Wednesday 9 February 2011

Bullshit apprenticeships

You know that quote from Goebbels about the big lie? Let us recap: "If you tell a lie big enough and keep repeating it, people will eventually come to believe it. The lie can be maintained only for such time as the State can shield the people from the political, economic and/or military consequences of the lie. It thus becomes vitally important for the State to use all of its powers to repress dissent, for the truth is the mortal enemy of the lie, and thus by extension, the truth is the greatest enemy of the State."

We have come to a place in politics now which is directly influenced by Goebbels' cynical machinations. The Tories have evolved to realise the power that slick PR can have in implementing an unpalitable agenda. This is not a new phenomenon though, PR and spin have been a reality of politics since Kennedy marketed himself into the Whitehouse almost 50 years ago now. The only difference is the agenda and the scale of subterfuge attempted. Call me Dave and his gang are pushing through a cynical programme to break up the influence of the state more radical than anything attempted by Thatcher. To touch on a theme explored in an excellent article by George Monbiot, the conservatives of 2011 have learned that if you really want to hammer the poor to make the rich even richer, you don't shout and scream about it. You do it quietly with concerned yet warm look on your face. Tell them how you feel their pain, and wish there was another way, but there just isn't. Concilliation not confrontation. It works best of all if you can actually make people believe that the slap in the face you are handing them is for their own good.

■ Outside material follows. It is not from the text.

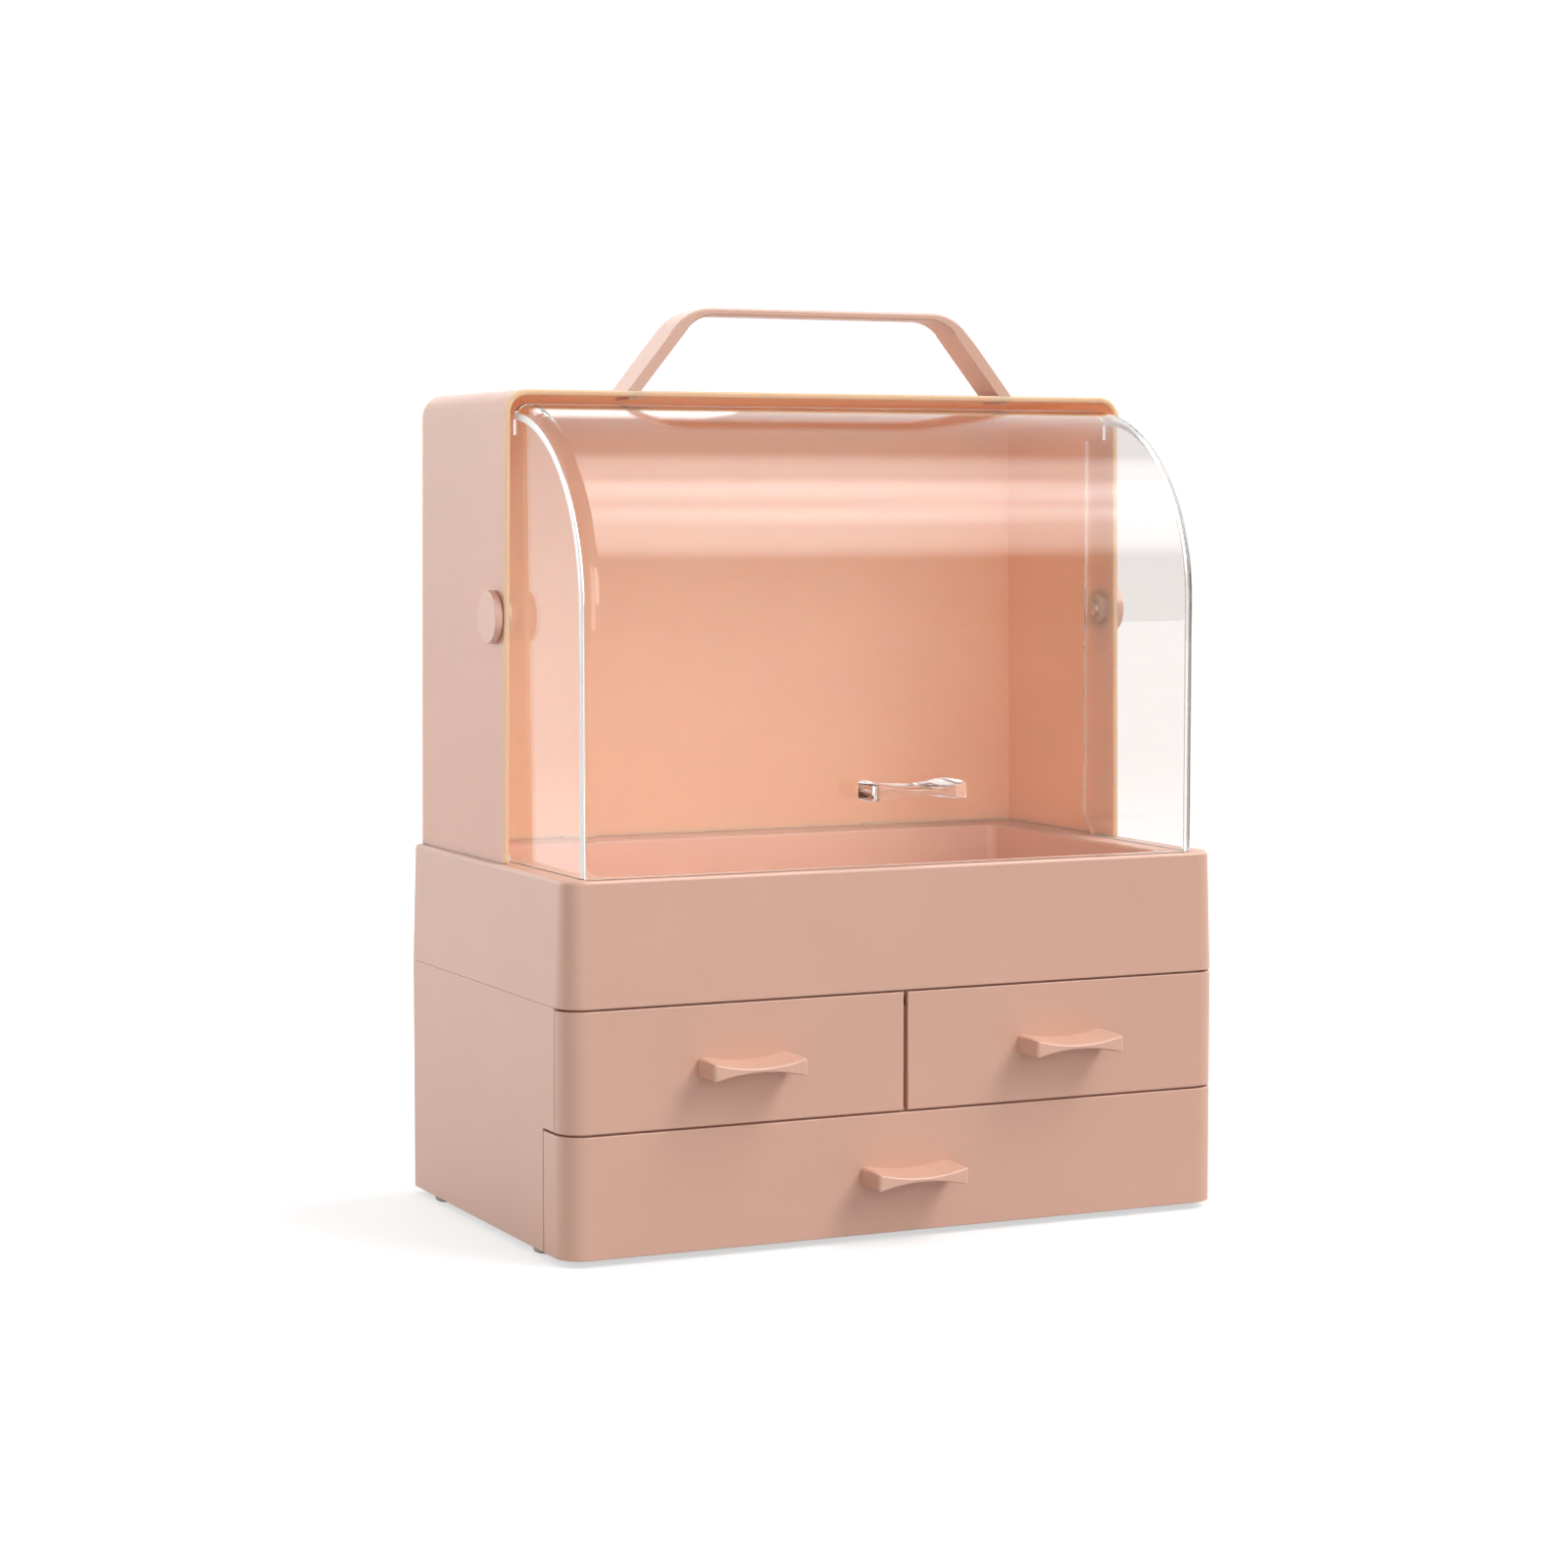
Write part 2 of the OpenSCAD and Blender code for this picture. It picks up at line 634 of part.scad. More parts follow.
module lower_pull() { drawer_pull(0, base_z + lower_pull_z); }
module left_pull() { drawer_pull(-upper_pull_x, seam_z + upper_pull_z); }
module right_pull() { drawer_pull(upper_pull_x, seam_z + upper_pull_z); }

module foot(side, y) {
    color(rubber) translate([side * (half_w - foot_side), y, 0]) {
        cylinder(d = foot_d, h = foot_h);
        cylinder(d = foot_d / 3 - 2 * fit, h = foot_h + wall / 2 - fit);
    }
}

module foot_front_left() { foot(-1, front_y + foot_front); }
module foot_front_right() { foot(1, front_y + foot_front); }
module foot_back_left() { foot(-1, back_y - foot_back); }
module foot_back_right() { foot(1, back_y - foot_back); }

module tray_screws() {
    head_h = 1.6;
    color(steel) for (x = [-1, 1], y = [screw_y_front, screw_y_back])
        translate([x * screw_x, y, ceiling_z - head_h]) {
            cylinder(d = 2 * screw_d, h = head_h);
            cylinder(d = screw_d - 2 * fit, h = head_h + wall + well_lift - tray_t);
        }
}

cabinet_shell();
drawer_shelf();
centre_partition();
tray();
hood();
visor();
visor_pull();
pivot_button_left();
pivot_button_right();
carry_handle();
lower_drawer();
left_drawer();
right_drawer();
lower_pull();
left_pull();
right_pull();
foot_front_left();
foot_front_right();
foot_back_left();
foot_back_right();
tray_screws();
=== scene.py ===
import json
import math

import bmesh
import bpy
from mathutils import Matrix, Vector

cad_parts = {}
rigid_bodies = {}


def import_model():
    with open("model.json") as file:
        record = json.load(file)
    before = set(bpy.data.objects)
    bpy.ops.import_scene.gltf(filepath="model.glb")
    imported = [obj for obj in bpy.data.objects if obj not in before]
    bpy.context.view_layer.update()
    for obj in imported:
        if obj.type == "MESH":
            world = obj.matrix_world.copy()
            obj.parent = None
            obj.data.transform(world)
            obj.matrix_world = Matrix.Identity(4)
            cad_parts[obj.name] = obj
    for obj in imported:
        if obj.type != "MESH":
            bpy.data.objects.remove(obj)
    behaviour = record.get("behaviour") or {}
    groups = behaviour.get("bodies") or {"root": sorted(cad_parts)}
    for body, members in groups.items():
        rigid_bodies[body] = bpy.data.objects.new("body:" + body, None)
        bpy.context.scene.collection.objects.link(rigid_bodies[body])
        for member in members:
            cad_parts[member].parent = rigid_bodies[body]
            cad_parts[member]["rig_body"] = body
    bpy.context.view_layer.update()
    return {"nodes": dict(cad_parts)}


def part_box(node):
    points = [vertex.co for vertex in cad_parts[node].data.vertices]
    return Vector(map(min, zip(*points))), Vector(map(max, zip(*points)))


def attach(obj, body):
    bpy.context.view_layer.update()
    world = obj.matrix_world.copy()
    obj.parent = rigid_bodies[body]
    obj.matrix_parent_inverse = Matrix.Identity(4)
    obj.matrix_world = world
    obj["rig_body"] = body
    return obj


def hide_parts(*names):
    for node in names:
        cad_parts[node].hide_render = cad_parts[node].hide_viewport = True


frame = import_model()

# Dustproof makeup organizer: finishes, softened edges, studio floor, light and camera.
# Metres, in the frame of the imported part: X to the right, Y to the back, Z up.

NODES = frame["nodes"]
MM = 0.001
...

While George wrote in the article above about the cynical dealings behind the scenes to make life easier for the rich and powerful, I want to talk about the other side of the coin. When a situation born out of contempt for the average person is marketed as being a great opportunity. In a word, apprenticeships. Apprenticeships, when used correctly, can be an excellent path to a stable career for the apprentice, and a way of allowing employers to invest in the kind of skilled workforce it needs while boosting productivity in a way not achievable through purely academic training. This has been a successful model in sectors like construction, engineering, plumbing, design etc for hundreds of years. And while it is true that Labour helped to create a stigma about vocational qualifications like apprenticeships during its regime, the need to rehabilitate apprenticeships is now being seized for more devious ends by the current Tory-led government.

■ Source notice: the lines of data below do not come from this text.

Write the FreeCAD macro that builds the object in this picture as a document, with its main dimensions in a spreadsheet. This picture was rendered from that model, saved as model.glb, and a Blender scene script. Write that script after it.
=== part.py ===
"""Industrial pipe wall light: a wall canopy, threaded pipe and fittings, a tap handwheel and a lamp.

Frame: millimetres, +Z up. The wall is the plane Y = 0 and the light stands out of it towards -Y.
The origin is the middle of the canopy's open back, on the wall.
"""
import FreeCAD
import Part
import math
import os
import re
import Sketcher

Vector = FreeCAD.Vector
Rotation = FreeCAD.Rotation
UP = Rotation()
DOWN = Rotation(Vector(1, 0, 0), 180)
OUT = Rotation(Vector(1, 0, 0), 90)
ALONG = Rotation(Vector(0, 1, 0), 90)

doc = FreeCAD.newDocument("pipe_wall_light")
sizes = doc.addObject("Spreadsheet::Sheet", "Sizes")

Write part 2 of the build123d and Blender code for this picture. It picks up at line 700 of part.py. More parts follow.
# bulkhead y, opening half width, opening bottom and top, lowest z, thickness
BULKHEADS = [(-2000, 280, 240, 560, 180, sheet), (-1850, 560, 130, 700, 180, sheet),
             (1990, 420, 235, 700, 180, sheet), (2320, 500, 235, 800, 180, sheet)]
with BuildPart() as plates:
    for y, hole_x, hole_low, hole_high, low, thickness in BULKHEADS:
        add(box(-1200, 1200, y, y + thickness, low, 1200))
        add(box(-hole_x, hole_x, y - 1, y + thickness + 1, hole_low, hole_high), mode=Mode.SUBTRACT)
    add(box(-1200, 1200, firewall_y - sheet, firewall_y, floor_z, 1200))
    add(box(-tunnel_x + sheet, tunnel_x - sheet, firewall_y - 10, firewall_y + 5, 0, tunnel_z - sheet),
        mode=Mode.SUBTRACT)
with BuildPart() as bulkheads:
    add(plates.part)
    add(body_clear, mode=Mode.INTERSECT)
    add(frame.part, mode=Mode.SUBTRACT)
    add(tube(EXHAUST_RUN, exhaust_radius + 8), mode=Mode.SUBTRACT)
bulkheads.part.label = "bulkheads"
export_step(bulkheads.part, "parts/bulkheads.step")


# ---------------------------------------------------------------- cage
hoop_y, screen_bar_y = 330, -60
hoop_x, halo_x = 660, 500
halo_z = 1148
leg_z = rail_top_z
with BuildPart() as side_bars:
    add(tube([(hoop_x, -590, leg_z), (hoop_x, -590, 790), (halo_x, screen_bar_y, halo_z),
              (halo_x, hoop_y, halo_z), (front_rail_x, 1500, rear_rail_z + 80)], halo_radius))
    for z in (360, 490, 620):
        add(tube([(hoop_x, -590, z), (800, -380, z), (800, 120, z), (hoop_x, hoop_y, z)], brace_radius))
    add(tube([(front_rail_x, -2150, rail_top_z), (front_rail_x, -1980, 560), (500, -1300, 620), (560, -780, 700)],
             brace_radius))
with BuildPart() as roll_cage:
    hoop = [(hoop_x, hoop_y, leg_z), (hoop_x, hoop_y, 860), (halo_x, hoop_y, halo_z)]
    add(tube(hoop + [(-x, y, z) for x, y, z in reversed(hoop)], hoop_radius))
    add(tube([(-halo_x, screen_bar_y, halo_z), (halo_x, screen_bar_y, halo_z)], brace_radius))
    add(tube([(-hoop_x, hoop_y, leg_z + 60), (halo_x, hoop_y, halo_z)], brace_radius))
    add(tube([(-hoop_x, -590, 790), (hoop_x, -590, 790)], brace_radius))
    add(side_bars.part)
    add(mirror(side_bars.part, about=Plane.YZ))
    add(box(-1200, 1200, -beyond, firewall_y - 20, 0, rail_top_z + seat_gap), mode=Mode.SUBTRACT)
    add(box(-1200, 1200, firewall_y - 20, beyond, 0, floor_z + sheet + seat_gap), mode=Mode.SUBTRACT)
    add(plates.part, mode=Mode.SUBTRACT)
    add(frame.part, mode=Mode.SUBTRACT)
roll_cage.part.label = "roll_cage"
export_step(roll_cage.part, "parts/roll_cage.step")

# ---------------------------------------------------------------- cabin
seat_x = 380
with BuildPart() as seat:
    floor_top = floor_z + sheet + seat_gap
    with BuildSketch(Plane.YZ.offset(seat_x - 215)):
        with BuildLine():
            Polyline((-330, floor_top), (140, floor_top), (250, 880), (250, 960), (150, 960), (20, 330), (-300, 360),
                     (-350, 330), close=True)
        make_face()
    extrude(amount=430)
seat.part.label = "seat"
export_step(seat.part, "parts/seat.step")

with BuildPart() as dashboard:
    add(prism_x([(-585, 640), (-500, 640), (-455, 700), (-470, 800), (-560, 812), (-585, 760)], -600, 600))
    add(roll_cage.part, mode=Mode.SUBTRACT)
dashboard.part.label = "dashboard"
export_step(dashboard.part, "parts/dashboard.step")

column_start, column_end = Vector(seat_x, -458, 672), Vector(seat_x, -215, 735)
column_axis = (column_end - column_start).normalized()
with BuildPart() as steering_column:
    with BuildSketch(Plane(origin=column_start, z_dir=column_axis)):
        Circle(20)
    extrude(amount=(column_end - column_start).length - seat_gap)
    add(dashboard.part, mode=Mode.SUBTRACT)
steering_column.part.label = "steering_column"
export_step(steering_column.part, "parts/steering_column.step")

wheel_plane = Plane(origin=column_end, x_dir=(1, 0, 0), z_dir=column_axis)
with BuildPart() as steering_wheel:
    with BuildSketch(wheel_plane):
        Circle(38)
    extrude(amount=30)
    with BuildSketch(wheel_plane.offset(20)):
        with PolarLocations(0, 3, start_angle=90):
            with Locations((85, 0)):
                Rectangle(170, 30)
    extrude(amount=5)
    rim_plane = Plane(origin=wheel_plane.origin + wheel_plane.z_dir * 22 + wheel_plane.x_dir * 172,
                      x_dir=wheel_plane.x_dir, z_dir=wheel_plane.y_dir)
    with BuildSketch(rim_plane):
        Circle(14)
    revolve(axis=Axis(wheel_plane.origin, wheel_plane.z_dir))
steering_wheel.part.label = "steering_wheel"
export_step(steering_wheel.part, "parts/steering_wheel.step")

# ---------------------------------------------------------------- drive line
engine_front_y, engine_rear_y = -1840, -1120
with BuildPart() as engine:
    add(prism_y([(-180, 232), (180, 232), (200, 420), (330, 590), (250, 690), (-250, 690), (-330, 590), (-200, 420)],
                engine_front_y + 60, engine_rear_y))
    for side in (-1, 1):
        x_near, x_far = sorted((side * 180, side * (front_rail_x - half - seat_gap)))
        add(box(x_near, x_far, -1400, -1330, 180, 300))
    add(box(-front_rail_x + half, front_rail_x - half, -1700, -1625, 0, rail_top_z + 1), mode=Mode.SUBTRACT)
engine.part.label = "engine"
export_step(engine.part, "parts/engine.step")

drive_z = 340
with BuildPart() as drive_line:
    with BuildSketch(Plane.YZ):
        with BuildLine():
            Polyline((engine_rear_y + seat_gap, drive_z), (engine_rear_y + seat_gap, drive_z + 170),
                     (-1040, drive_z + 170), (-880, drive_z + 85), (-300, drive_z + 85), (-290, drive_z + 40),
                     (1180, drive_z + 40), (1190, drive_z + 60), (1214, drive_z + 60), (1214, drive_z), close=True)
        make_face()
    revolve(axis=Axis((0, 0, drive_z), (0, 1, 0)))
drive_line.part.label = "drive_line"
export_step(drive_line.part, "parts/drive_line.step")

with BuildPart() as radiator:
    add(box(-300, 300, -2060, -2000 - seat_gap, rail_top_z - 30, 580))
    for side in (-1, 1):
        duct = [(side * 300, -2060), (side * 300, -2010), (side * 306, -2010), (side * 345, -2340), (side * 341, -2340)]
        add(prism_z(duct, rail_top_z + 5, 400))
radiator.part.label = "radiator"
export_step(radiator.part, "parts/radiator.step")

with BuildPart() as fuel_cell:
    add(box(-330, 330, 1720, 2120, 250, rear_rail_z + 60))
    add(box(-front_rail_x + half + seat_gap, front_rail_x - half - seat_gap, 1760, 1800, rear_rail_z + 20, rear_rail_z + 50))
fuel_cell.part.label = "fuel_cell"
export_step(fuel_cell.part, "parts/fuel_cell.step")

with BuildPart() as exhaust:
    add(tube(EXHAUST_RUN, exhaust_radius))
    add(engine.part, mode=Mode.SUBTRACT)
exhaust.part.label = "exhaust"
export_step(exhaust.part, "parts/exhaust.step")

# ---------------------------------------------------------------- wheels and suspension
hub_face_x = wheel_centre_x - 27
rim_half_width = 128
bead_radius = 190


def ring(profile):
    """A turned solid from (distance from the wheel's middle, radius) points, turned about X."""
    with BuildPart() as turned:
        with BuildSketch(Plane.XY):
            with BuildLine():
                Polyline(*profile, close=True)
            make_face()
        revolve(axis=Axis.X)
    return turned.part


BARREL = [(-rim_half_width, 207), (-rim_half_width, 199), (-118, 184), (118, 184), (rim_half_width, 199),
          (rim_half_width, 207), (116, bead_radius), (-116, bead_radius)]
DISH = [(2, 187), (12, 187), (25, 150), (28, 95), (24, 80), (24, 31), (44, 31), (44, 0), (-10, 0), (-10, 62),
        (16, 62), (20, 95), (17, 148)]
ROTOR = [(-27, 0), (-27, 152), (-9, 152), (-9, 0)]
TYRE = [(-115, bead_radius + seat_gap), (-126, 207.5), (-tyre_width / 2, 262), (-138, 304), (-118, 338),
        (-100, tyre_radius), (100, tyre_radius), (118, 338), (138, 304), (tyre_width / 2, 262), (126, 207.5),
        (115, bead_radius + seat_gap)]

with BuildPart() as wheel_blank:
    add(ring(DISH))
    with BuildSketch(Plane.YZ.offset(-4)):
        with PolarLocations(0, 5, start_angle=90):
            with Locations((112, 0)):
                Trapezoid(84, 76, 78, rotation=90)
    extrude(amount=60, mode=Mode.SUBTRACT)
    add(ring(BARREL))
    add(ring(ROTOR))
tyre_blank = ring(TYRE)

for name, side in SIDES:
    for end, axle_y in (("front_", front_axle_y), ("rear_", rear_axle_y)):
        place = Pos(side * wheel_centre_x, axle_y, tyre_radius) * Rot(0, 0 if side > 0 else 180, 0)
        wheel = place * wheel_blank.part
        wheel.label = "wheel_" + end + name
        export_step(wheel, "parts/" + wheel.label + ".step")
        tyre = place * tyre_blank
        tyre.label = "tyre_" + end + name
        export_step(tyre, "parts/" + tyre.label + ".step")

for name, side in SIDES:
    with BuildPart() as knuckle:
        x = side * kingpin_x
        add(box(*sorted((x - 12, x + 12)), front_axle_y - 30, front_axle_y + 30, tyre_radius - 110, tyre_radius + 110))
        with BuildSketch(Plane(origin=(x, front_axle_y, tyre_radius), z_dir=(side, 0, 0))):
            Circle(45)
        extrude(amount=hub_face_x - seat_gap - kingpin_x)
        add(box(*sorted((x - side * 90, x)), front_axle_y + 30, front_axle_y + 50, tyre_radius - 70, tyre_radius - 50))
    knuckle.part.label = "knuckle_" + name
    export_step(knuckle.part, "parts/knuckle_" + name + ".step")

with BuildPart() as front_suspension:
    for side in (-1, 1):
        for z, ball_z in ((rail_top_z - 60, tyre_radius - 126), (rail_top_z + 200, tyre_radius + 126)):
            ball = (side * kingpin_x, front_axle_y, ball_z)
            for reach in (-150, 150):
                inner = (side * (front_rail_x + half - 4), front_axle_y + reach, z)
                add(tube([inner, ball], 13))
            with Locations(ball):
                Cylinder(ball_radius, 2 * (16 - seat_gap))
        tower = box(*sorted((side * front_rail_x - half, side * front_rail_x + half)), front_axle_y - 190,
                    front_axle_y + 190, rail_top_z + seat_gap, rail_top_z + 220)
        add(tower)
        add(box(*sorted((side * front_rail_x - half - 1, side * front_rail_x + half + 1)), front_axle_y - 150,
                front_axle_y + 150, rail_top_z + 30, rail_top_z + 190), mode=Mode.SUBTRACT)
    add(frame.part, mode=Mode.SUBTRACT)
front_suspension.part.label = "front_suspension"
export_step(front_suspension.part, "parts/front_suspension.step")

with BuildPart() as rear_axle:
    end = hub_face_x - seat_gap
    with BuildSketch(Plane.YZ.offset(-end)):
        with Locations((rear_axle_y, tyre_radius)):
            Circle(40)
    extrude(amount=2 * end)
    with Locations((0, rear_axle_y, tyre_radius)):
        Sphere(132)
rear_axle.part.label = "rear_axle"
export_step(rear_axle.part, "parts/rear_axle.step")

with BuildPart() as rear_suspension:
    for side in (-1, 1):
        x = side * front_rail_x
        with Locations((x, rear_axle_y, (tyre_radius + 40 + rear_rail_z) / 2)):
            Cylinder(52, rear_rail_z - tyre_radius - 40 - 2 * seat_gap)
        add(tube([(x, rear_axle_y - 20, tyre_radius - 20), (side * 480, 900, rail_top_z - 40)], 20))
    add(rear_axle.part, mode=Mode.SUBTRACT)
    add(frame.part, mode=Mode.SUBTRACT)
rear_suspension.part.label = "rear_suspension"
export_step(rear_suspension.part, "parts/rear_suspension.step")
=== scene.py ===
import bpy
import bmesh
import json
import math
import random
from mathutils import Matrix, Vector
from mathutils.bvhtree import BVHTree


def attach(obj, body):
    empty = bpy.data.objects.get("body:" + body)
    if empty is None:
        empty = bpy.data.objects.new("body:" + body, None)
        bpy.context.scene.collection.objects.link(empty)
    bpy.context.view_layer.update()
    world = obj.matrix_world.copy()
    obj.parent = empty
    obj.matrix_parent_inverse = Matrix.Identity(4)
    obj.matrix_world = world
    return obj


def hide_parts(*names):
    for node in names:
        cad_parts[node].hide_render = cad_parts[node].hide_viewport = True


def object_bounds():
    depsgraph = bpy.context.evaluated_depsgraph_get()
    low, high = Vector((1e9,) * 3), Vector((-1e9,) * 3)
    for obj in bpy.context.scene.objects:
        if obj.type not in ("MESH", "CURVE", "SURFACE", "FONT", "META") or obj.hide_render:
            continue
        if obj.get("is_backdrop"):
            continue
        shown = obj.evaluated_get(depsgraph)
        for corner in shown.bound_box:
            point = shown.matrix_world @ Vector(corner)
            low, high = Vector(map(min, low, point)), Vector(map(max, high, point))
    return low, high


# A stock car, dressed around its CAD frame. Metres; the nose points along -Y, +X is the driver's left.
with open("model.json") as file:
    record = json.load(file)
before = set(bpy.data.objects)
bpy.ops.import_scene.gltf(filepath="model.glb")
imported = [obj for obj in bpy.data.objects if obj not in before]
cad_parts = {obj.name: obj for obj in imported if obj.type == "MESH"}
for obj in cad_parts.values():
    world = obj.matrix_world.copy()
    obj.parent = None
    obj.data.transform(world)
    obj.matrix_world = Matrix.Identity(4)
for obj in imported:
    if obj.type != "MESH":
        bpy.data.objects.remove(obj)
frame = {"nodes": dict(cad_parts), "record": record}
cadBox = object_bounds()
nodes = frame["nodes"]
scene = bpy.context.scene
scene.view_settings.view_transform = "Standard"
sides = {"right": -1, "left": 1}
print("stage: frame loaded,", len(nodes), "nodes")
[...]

Endless media campaigns are now flooding the local press all across Britain, and creeping into the nationals and broadcast media too; all telling us about the scandal of bias against apprenticeships. About how learning on the job is wonderful. No student-loan debt for today's savvy apprentices, thank you very much! Endless heads of chambers of commerce and college principles are falling over themselves to wax lyrical about vocational training. The thing is though, doesn't it depend on the vocation?

If your apprenticeship is setting you up with the skills to be a valuable resource in the labour market, giving you a trade and a career, then that's great. More and more though apprenticeships are being created in areas where they don't belong, as a way for employers to expolit their staff by not paying them the going rate. How would you like to be an apprentice in a call centre for example? Earning £95 a week (about two pounds an hour) for a job that would be miserable even if it paid ten times that amount. It doesn't stop there either. Apprentice administrator anyone? How about a pre-apprenticeship? That's right, a pre-apprenticeship. Unemployed people are now being offered the chance to volunteer on schemes lasting anything up to six months at the end of which they might get an apprenticeship if they do well enough. Yesterday I even saw an article about an apprentice street cleaner (local council's are being encouraged to participate in this apprenticeship revolution as the money saved on paying staff humane wages can be used to squeeze a few more miles out of our wonderful age of austerity).

How much is an NVQ Level 2 qualification to answer the phone to people having problems with their Virgin Media accounts really worth? I'll tell you, less than the paper its written on. All that 'qualifies' you to do is work in a call centre. The kind of basic training which used to be provided at a reasonable wage is now being sold to you as an opportunity you should be grateful to be given £2 an hour to participate in. So in 2011 what have we learned? That Goebbels clearly wasn't quite as good a liar as our man Dave. You don't hide an unpalatable truth from the people, silly. You give it a different name and tell them its a wonderful new dawn. Doublespeak never looked so good.